A *critical* principle in which a photographer must be in complete command in order to correctly set and interpret a spot light meter is that *any* light meter (either within the camera or an external hand held meter) automatically will yield an exposure value that falls in Zone V (midtones), regardless of whether the scene is brightly lit or dimly lit. This is what a light meter is designed to do by default. It is the photographer’s responsibility to *override* that meter reading in order to appropriately expose the Zone of interest. This cannot be overemphasized enough: a light meter sees one thing, and only one thing, and that is Zone V, or the middle of the Zone scale. This is where the skill of the photographer is paramount, especially when using slide film, which is unforgiving with exposure errors. On the other hand, if the exposure Zone of interest happens to fall on Zone V, then of course the photographer would not need to override the meter.

There are many ways in which the photographer can override the meter, depending on whether he/she is using a hand held meter or the camera’s meter and on the characteristics of the individual dials. For my particular camera model, I can only adjust exposure compensation from -2 to +2 in one-third stop increments, which does not leave much leeway to account for multiple filter factors and exposure compensation. There are easy tricks to solve this problem.
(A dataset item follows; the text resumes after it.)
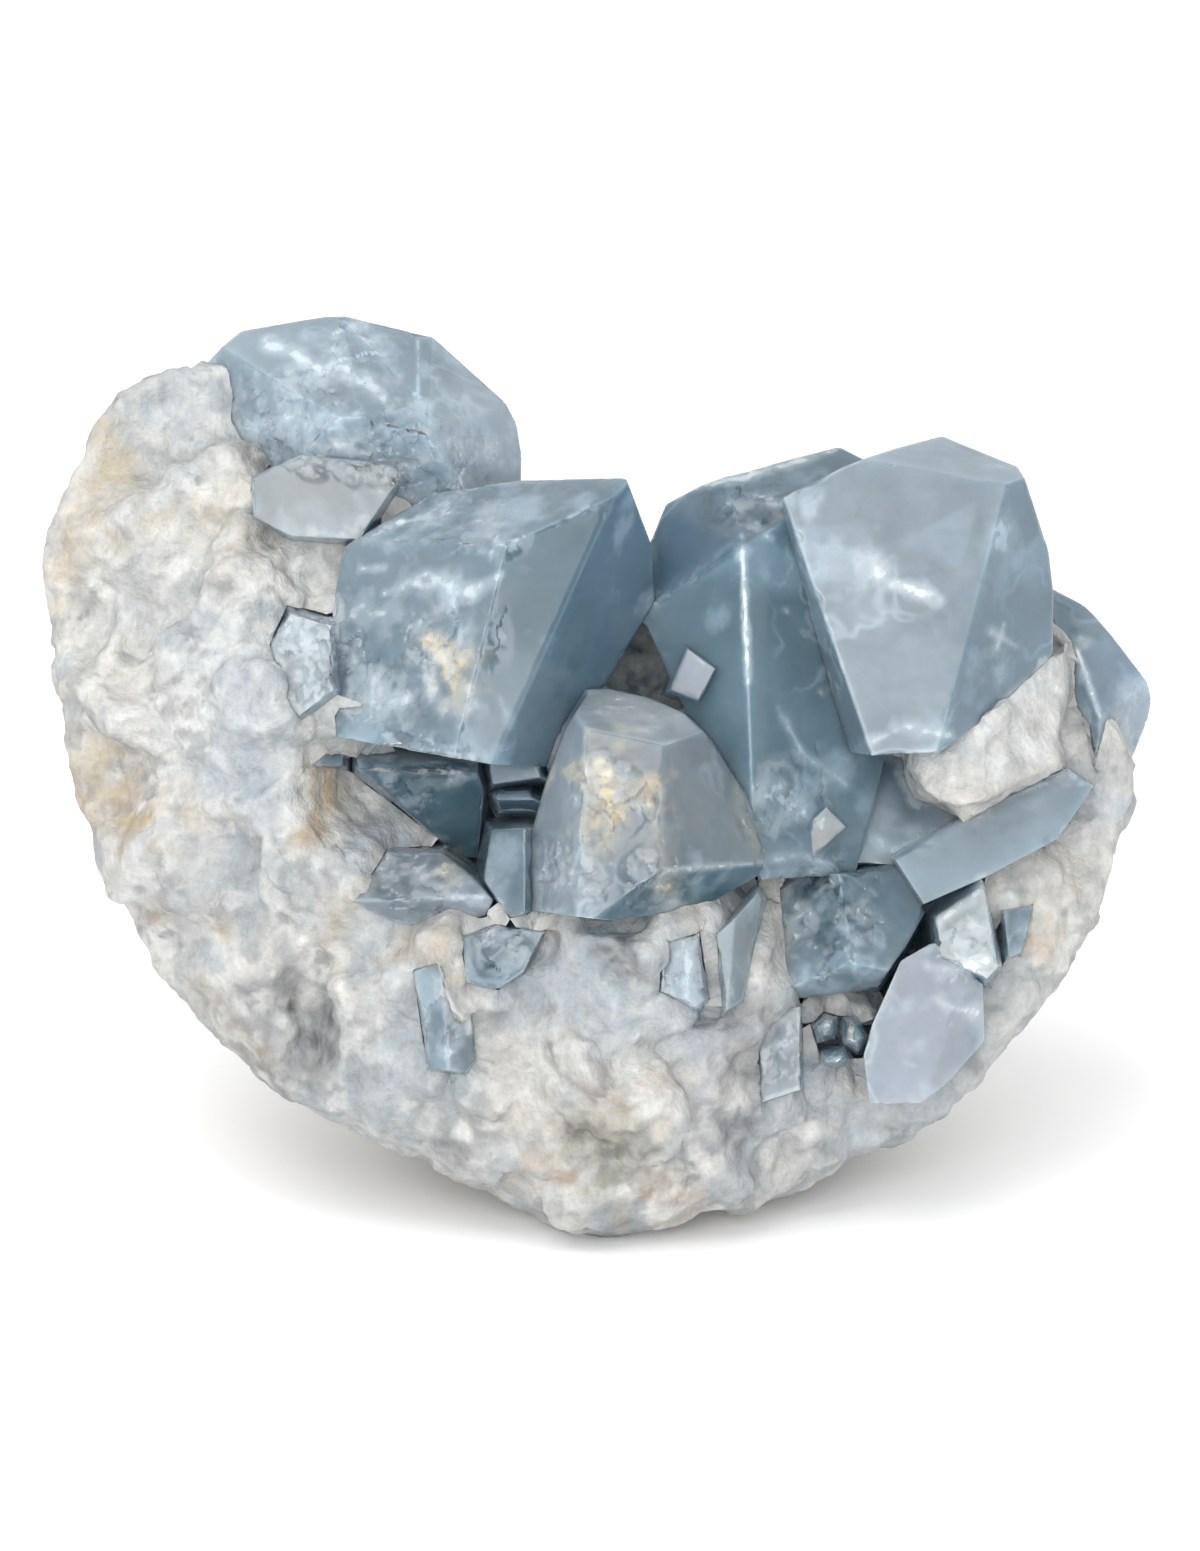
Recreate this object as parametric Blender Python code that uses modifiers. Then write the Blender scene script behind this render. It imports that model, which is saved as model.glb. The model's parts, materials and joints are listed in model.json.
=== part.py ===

If I have multiple filter factors, I will typically enter those factors into the film speed dial, which effectively “tricks” the camera meter into exposing for a “slower” film speed. For exposure compensation, I will enter those values into the exposure compensation dial. Alternatively, one can mix and match these settings. It is very simple. As long the photographer is consistent with this approach, then the end result should be the same.